7. The Laeken European Council of 14 and 15 December 2001 declared that “Turkey has made progress towards complying with the political criteria established for accession, in particular through the recent amendment of its constitution. This has brought forward the prospect of the opening of accession negotiations with Turkey. Turkey is encouraged to continue its progress towards complying with both economic and political criteria, notably with regard to human rights. The pre-accession strategy for Turkey should mark a new stage in analysing its preparedness for alignment on the acquis.”
8. The Seville European Council of 21 and 22 June 2002 welcomes the reforms recently adopted in Turkey. It encourages and fully supports the efforts made by Turkey to fulfil the priorities defined in its Accession Partnership. The implementation of the required political and economic reforms will bring forward Turkey’s prospects of accession in accordance with the same principles and criteria as are applied to the other candidate countries. New decisions could be taken in Copenhagen on the next stage of Turkey’s candidature in the light of developments in the situation between the Seville and Copenhagen European Councils, on the basis of the regular report to be submitted by the Commission in October 2002 and in accordance with the Helsinki and Laeken conclusions.
9. The Brussels European Council of 24 and 25 October 2002 welcomes the important steps taken by Turkey towards meeting the Copenhagen political criteria ant the fact that Turkey has moved forward on the economic criteria and alignment with the acquis, as registered in the Commissions Regular Report. This has brought forward the opening of accession negotiations with Turkey. The Union encourages Turkey to pursue its reform process and to take further concrete steps in the direction of implementation, which will advance Turkeys accession in accordance with the same principles and criteria as are applied to the other candidate States. The Council is invited to prepare in time for the Copenhagen European Council the elements for
deciding on the next stage of Turkeys candidature, on the basis of the Commissions Strategy Paper and in accordance with the conclusions of the European Council in Helsinki, Laeken and Seville.
10. The Copenhagen European Council of 12 and 13 December 2002, recalls its decision in 1999 in Helsinki that Turkey is a candidate state destined to join the Union on the basis of the same criteria as applied to the other candidate states. It strongly welcomes the important steps taken by Turkey towards meeting the Copenhagen criteria, in particular through the recent legislative packages and the subsequent implementation measures which cover a large number of key priorities specified in the Accession Partnership. The Union acknowledges the determination of the new Turkish government to take further steps on the path of reform and urges in particular the government to address swiftly all remaining shortcomings in the field of the political criteria, not only with regard to legislation but also in particular with regard to implementation. The Union recalls that, according to the political criteria decided in Copenhagen in 1993, membership requires that a candidate country has achieved stability of institutions guaranteeing democracy, the rule of law, human rights and respect for and protection of minorities. The Union encourages Turkey to pursue energetically its reform process. If the European Council in December 2004, on the basis of a report and a recommendation from the Commission, decides that Turkey fulfils the Copenhagen political criteria, the European Union will open accession negotiations with Turkey without delay. In order to assist Turkey towards EU membership, the accession strategy for Turkey shall be strengthened. The Commission is invited to submit a proposal for a revised Accession Partnership and to intensify the process of legislative scrutiny. In parallel, the EC-Turkey Customs Union should be extended and deepened. The Union will significantly increase its pre-accession financial assistance for Turkey. This assistance will from 2004 be financed under the budget heading “pre-accession expenditure”.

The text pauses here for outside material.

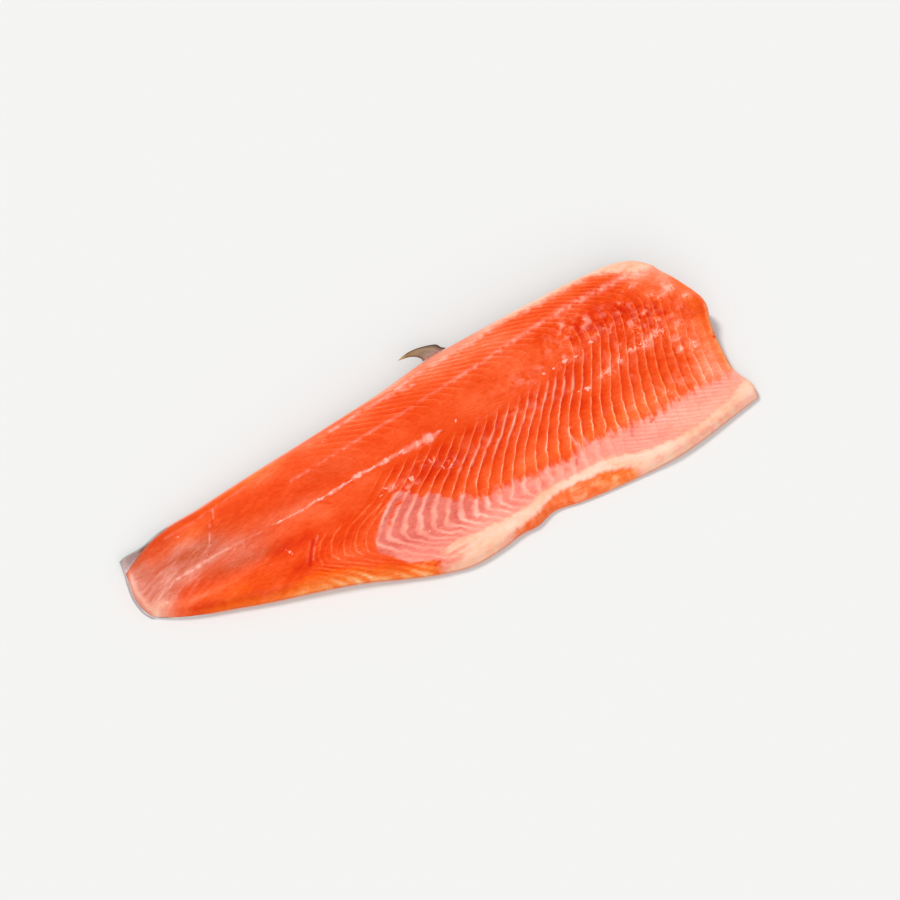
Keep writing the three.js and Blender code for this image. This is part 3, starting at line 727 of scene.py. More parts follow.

11. The Thessaloniki European Council of 19 and 20 June 2003, welcomes the commitment of the Turkish government to carry forward the reform process, in particular the remaining legislative work by the end of 2003, and supports its on-going efforts to fulfil the Copenhagen political criteria for opening accession negotiations with the Union. Taking into account progress achieved, significant further efforts to this end are still required. With a view to helping Turkey achieve this objective, the Council adopted recently a revised Accession Partnership, which sets out the priorities that Turkey should pursue, supported by substantially increased pre-accession financial assistance. In accordance with the Helsinki conclusions fulfilment of these priorities will assist Turkey towards EU membership. The Accession Partnership constitutes the cornerstone of EU-Turkey relations, in particular in view of the decision to be taken by the European Council of December 2004.
12. The Brussels European Council of 12 December 2003, welcomes the considerable and determined efforts by the Turkish government to accelerate the pace of reforms, many of which are significant in political and legal terms. The legislative packages so far adopted, the first important steps taken to ensure effective implementation, as well as the progress in addressing many priorities under the Copenhagen political criteria and in the revised Accession Partnership have brought Turkey closer to the Union. Turkey has also made significant progress in meeting the Copenhagen economic criteria. However, further sustained efforts are needed, in particular as regards strengthening the independence and functioning of the judiciary the overall framework for the exercise of fundamental freedoms (association, expression and religion) the further alignment of civil-military relations with European practice, the situation in the Southeast of the country and cultural rights. Turkey also has to overcome macro-economic imbalances and structural shortcomings. The European Council underlines the importance of Turkeys expression of political will to settle the Cyprus problem. In this respect a settlement of the Cyprus problem, based on the principles set out in section IV. below, would greatly facilitate Turkeys membership aspirations. The European Council encourages Turkey to build on the substantial progress achieved so far in its preparations for launching accession negotiations and underlines its commitment to working towards full implementation of the pre-accession strategy with Turkey, including the revised Accession Partnership, in view of the decision to be taken by the European Council in December 2004 on the basis of the report and recommendations of the Commission.